Exactly Bill, the slowest feedrate on the standard QC gear box is like .0042"/rev...fine for turning but too fast for boring and facing.


----------



## VSAncona (Mar 5, 2015)

If you can find a copy of the original Atlas quick change gearbox manual, it has pages of charts with the gears needed for different feed rates. I swapped out a couple gears on mine and got the feed rate down to .00144".


----------



## yendor (Mar 5, 2015)

There is a copy of the QCGB Gear Setup Manual in the Thread Link posted above.

On the LAST Line of the Threading Chart it lists the combinations required for a .001 Feed Rate which is the equivalent of 1000 TPI.
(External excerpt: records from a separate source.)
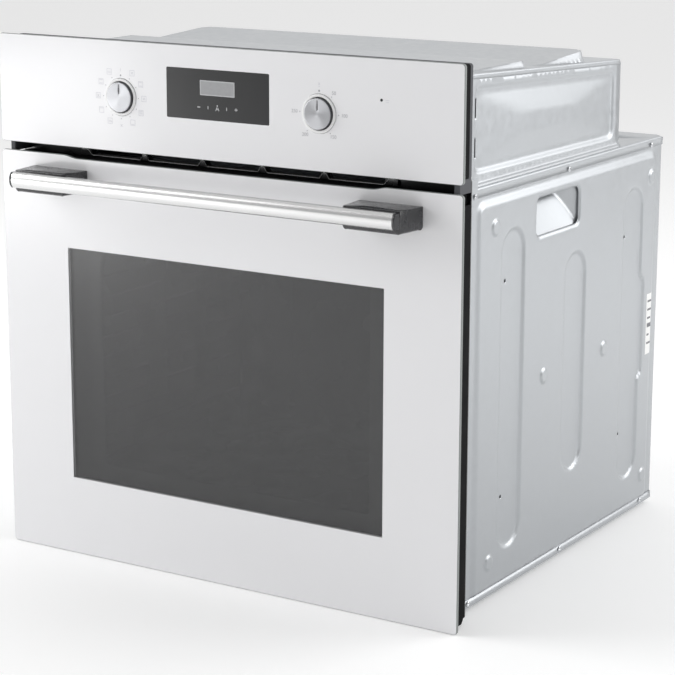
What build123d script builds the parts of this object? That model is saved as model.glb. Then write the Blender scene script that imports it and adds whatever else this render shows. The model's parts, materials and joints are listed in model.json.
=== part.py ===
"""Built-in wall oven, 600 mm niche size, in millimetres.

Row frame: +Z up, X to the right, +Y into the oven. The origin lies on the underside of the body, in
the middle of its width, in the plane where the front flange bears on the edge of the housing cabinet.
"""
import os
from math import cos, radians, sin

from build123d import *

# Front: control panel and door
FRONT_W = 595.0
FRONT_H = 595.0
GLASS_Y = -32.0          # outer face of both front glasses
GLASS_T = 4.0
GLASS_DROP = 4.5         # the door glass hangs this far below the body
PANEL_H = 121.0
FRONT_GAP = 9.7          # open strip between the control panel and the door
CORNER_R = 4.0
FRONT_X = FRONT_W / 2
FRONT_TOP = FRONT_H - GLASS_DROP
PANEL_Z = FRONT_TOP - PANEL_H
DOOR_TOP = PANEL_Z - FRONT_GAP
GLASS_BACK = GLASS_Y + GLASS_T
STRIP_X = 290.0          # outer face of the dark strips behind both glasses
TRIM_X = 286.0

# Cooling-air outlets in the gap over the door
VENT_PITCH = 78.0
VENT_HALF = 33.0
VENT_R = 3.5

# Body of sheet steel
SIDE_X = 274.0
SHEET = 1.0
PLATE = 1.2              # thicker sheet of the base, the roof and the grip scoops
FOLD_X = SIDE_X + SHEET + 0.1    # outer face of the folded edges
BODY_D = 506.0
BODY_H = 455.5
FLANGE_H = 10.5          # folded edges of the top and base panels over the side panels
FRAME_T = 1.5
GAP = 0.3

# Embossings of the side panels
FIELD = 3.0
BUMP = 2.0
FIELD_Y = (38.0, 491.0)
FIELD_Z = (11.5, 441.0)
FIELD_SLOPE = 9.0
RIB_W = 57.0
RIBS = ((120.0, 44.5, 404.0), (272.5, 93.5, 353.5), (425.5, 44.5, 404.5))
BUMPS = ((77, 408.5), (472, 409.5), (197, 223.5), (351, 223.5), (74, 40.5), (472, 39.5))
PIN_HOLES = ((105.8, 346.5), (405.6, 346.5), (105, 107), (405, 106.5), (27.6, 414), (27.6, 40.5))
GRIP_Y = (174.0, 278.0)
GRIP_Z = (383.5, 425.5)
GRIP_DEPTH = 25.0
GRIP_TOP = 437.0
SCREW_HOLE_R = 2.0

# Control housing on top of the body
HOUSE_X = 270.0
HOUSE_D = 390.0
HOUSE_FRONT_Z = 574.5
HOUSE_REAR_Z = 556.5
HOUSE_RECESS = 2.5
MOUTH_Y = (36.0, HOUSE_D - 16)      # recess of each side
HOUSE_SLOT_Y = (39.4, 41.2)
HOUSE_SLOTS = (485.5, 526.5)
HOUSE_SLOT_H = 20.0
LID_PADS = ((14, 167, 7.4), (190, 320, 13.5))    # start, end and height at the end
PAD_X = 264.0

# Control panel
DISPLAY_X = 66.0
DISPLAY_Z = (512.5, 566.5)
LAMP_DOT_X = 202.0
LAMP_DOT_Z = 548.5
TRAY_WALL = 2.5

# Cooking cavity
CAV_X = 235.0
CAV_Z = (60.0, 410.0)
CAV_D = 403.5
CAV_T = 1.5
RACK_PITCH = 24.0
RACK_WIRES = 13
RACK_Z = 88.0
RACK_Y = (12.0, 352.0)
RACK_UPRIGHT_R = 2.5
RACK_WIRE_R = 2.0
LAMP_X = 195.0
LAMP_Z = 372.0
ELEMENT_R = 3.3
GRILL_Z = 396.0
BOTTOM_ELEMENT_Z = 50.0
RING_HEATER_R = 88.0
RING_HEATER_Y = 388.0

# Door hinge
AXIS_Y = -20.0
AXIS_Z = 12.0
HINGE_X = 264.0
ARM_T = 4.0
PIN_R = 4.0
RUN = 0.05               # radial running clearance of every pin and shaft
FOOT_R = 17.5            # the foot of the door is rounded about the hinge axis
DOOR_BACK = -2.5
CHANNEL_X = (252.0, STRIP_X)
CHANNEL_WALL = 2.0
DOOR_FOOT = -1.0
PANE_X = 251.5
HANDLE_X = 247.0

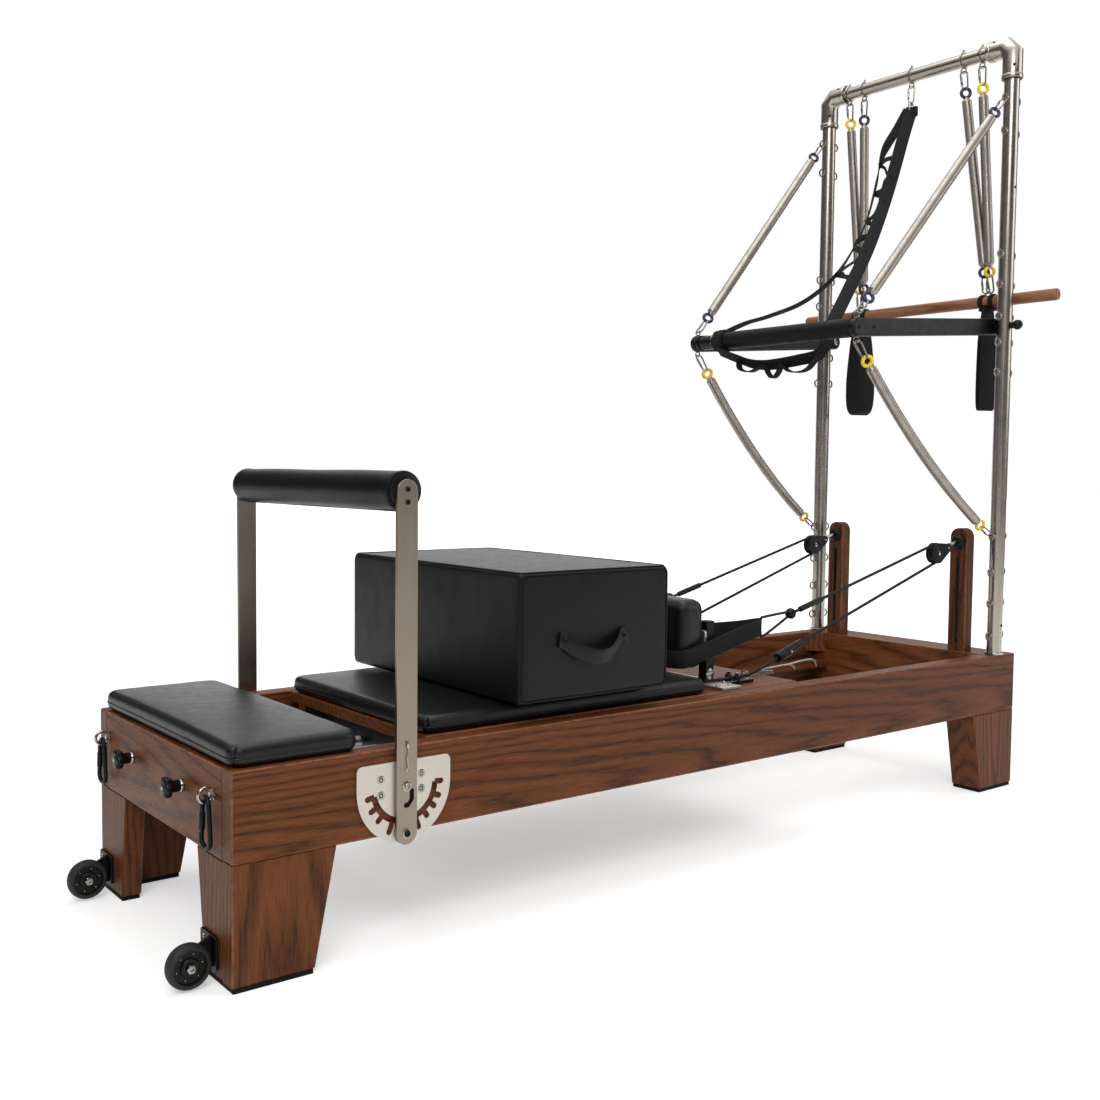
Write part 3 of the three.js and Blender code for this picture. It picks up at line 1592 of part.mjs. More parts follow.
Object.entries(sides).forEach(([where, side], i) => {
  add(`side_rail_${where}`, sideRail(side), "wood");
  add(`leg_foot_${where}`, footLeg(side), "wood");
  add(`leg_head_${where}`, headLeg(side), "wood");
  add(`shoulder_rest_${where}`, shoulderRest(side), "leatherette");
  add(`box_handle_${where}`, boxHandle(side), "leatherette");
  add(`quadrant_plate_${where}`, quadrantPlate(side), "steel");
  add(`footbar_arm_${where}`, footbarArm(side), "steel");
  add(`wheel_bracket_${where}`, wheelBracket(side), "blackPaint");
  add(`transport_wheel_${where}`, transportWheel(side), "rubber");
  add(`snap_hook_${where}`, snapHook(eyeYs[i]), "blackPaint");
  add(`foot_knob_${where}`, footKnob(knobYs[i]), "blackPlastic");
  add(`tower_post_${where}`, towerPost(side), "steel");
  add(`pulley_riser_${where}`, riser(side), "wood");
  add(`pulley_block_${where}`, pulleyBlock(side), "blackPlastic");
  add(`pulley_sheave_${where}`, sheave(side), "blackPlastic");
  add(`rope_${where}`, rope(side), "webbing");
  add(`arm_spring_upper_${where}`, armSpring(side, 1), "steel");
  add(`arm_spring_lower_${where}`, armSpring(side, -1), "steel");
  add(`roll_down_springs_${where}`, rollDownSprings(where), "steel");
  add(`foot_loop_${where}`, footLoop(where), "webbing");
});

export default unit;
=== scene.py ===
import math

import bmesh
import bpy
import numpy as np
from mathutils import Matrix, Vector, noise


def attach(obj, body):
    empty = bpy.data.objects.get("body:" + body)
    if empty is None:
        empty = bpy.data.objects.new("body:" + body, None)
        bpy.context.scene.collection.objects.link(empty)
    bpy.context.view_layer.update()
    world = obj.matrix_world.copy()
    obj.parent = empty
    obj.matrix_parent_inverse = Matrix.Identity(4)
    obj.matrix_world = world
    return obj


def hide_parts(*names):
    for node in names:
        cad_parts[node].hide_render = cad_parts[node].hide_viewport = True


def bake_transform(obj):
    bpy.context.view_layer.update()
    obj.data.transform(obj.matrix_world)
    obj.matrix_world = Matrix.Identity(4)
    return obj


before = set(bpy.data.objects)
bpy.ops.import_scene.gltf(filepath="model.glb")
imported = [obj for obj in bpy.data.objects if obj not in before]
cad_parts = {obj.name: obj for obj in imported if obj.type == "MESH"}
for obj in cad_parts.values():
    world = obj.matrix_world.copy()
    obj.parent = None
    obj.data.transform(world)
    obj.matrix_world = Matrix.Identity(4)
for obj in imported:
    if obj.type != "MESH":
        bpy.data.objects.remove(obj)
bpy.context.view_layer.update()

# Shapes are given in the frame's millimetres: x from the foot end, y from the middle line, z from the floor
MM = 0.001
MIDDLE = 1149
NEAR, FAR = -1, 1
SIDES = (("near", NEAR), ("far", FAR))


def metres(points):
    """Points in the frame's millimetres as points in the scene's metres, which start at the bed's middle."""
    points = np.asarray(points, float).reshape(-1, 3) - (MIDDLE, 0, 0)
    return points * MM


def spot(x, y, z):
    """One point in the scene's metres."""
    return tuple(metres((x, y, z))[0])


def unit(v):
    """A vector's direction."""
    v = np.asarray(v, float)
    return v / max(np.linalg.norm(v), 1e-9)


def shown(name, data):
    """A new object in the scene's collection."""
    made = bpy.data.objects.new(name, data)
    bpy.context.scene.collection.objects.link(made)
    return made


# Materials

class Shader:
    """A node material under construction: node() makes and wires one node, and returns its first output."""

    def __init__(self, name):
        """Starts a material with one surface shader wired to its output."""
        self.material = bpy.data.materials.new(name)
        self.material.use_nodes = True
        self.tree = self.material.node_tree
        self.tree.nodes.clear()
        self.output = self.tree.nodes.new("ShaderNodeOutputMaterial")
        self.shader = self.tree.nodes.new("ShaderNodeBsdfPrincipled")
        self.tree.links.new(self.shader.outputs[0], self.output.inputs[0])

    def put(self, socket, value):
        """Wires a socket to another node's output, or sets its value."""
        if isinstance(value, bpy.types.NodeSocket):
            self.tree.links.new(value, socket)
        elif value is not None:
            socket.default_value = value

    def node(self, kind, inputs=(), out=0, **settings):
        """Makes a node, fills its inputs by name or in order, and returns one output."""
        made = self.tree.nodes.new("ShaderNode" + kind)
        for key, value in settings.items():
            setattr(made, key, value)
        pairs = inputs.items() if isinstance(inputs, dict) else enumerate(inputs)
        for key, value in pairs:
            self.put(made.inputs[key], value)
        return made.outputs[out]

    def math(self, operation, a, b=None):
        """A sum on one or two values."""
        return self.node("Math", [v for v in (a, b) if v is not None], operation=operation)

    def mix(self, share, a, b):
        """Colour a going over to colour b; a colour mix node's inputs 6 and 7 are its colours, output 2 the result."""
        made = self.tree.nodes.new("ShaderNodeMix")
        made.data_type = "RGBA"
        for index, value in ((0, share), (6, a), (7, b)):
            self.put(made.inputs[index], value)
        return made.outputs[2]

    def ramp(self, value, stops):
        """A value turned to a colour by (position, colour) stops."""
        made = self.tree.nodes.new("ShaderNodeValToRGB")
        elements = made.color_ramp.elements
        while len(elements) < len(stops):
            elements.new(0.5)
        for element, (place, colour) in zip(elements, stops):
            element.position = place
            element.color = colour
        self.put(made.inputs[0], value)
        return made.outputs[0]

    def range(self, value, low, high, to_low=0.0, to_high=1.0, smooth=False):
        """Low to high stretched onto to_low to to_high, and held at its ends."""
        return self.node("MapRange", {"Value": value, "From Min": low, "From Max": high,
                                      "To Min": to_low, "To Max": to_high},
                         interpolation_type="SMOOTHSTEP" if smooth else "LINEAR")

    def place(self, output="Object"):
        """The shaded point's place on its object, its normal or its UV."""
        made = self.tree.nodes.new("ShaderNodeTexCoord")
        return made.outputs[output]

    def part(self, vector, index):
        """One of a vector's three numbers."""
        return self.node("SeparateXYZ", [vector], out=index)

    def uv(self):
        """How far along and how far round a swept shape the point lies, in metres."""
        split = self.part(self.place("UV"), 0).node
        return split.outputs[0], split.outputs[1]

    def mapped(self, vector, scale=(1, 1, 1), turn=(0, 0, 0), move=(0, 0, 0)):
        """A vector scaled, turned and moved."""
        return self.node("Mapping", {"Vector": vector, "Location": move, "Rotation": turn, "Scale": scale})

    def noise(self, vector, scale, detail, rough, warp=0.0):
        """Cloudy noise about 0.5."""
        return self.node("TexNoise", {"Vector": vector, "Scale": scale, "Detail": detail, "Roughness": rough,
                                      "Distortion": warp})

    def bump(self, height, strength, distance, normal=None):
        """A normal tipped by a height, on top of another normal if one is given."""
        return self.node("Bump", {"Strength": strength, "Distance": distance, "Height": height, "Normal": normal})

    def finish(self, **sockets):
        """Sets the surface's named inputs and returns the material."""
        for key, value in sockets.items():
            self.put(self.shader.inputs[key.replace("_", " ")], value)
        return self.material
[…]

The PDF Link is on the 2nd page of the linked thread.


----------



## outsider347 (Mar 5, 2015)

I can t get into the link to find the slowdown gear combo
Available anywhere else?
tks
ed


----------



## Rob (Mar 6, 2015)

You can find it here. 

http://www.flywheelmachinetools.com/Data/Atlas10QCgearsetups.pdf


----------



## cdhknives (Mar 6, 2015)

It looks like the sliding gear [IN] halves the QCGB already...quick and easy!  Thanks!  Now to look for change gears...


----------



## cdhknives (Mar 6, 2015)

Duh...it doubles the leadscrew speed.  Halving the threads per inch doubles the speed the leadscrew advances the carriage.  I gotta stop and let my brain catch up before I type sometimes...


----------



## wa5cab (Mar 7, 2015)

Heh heh.


----------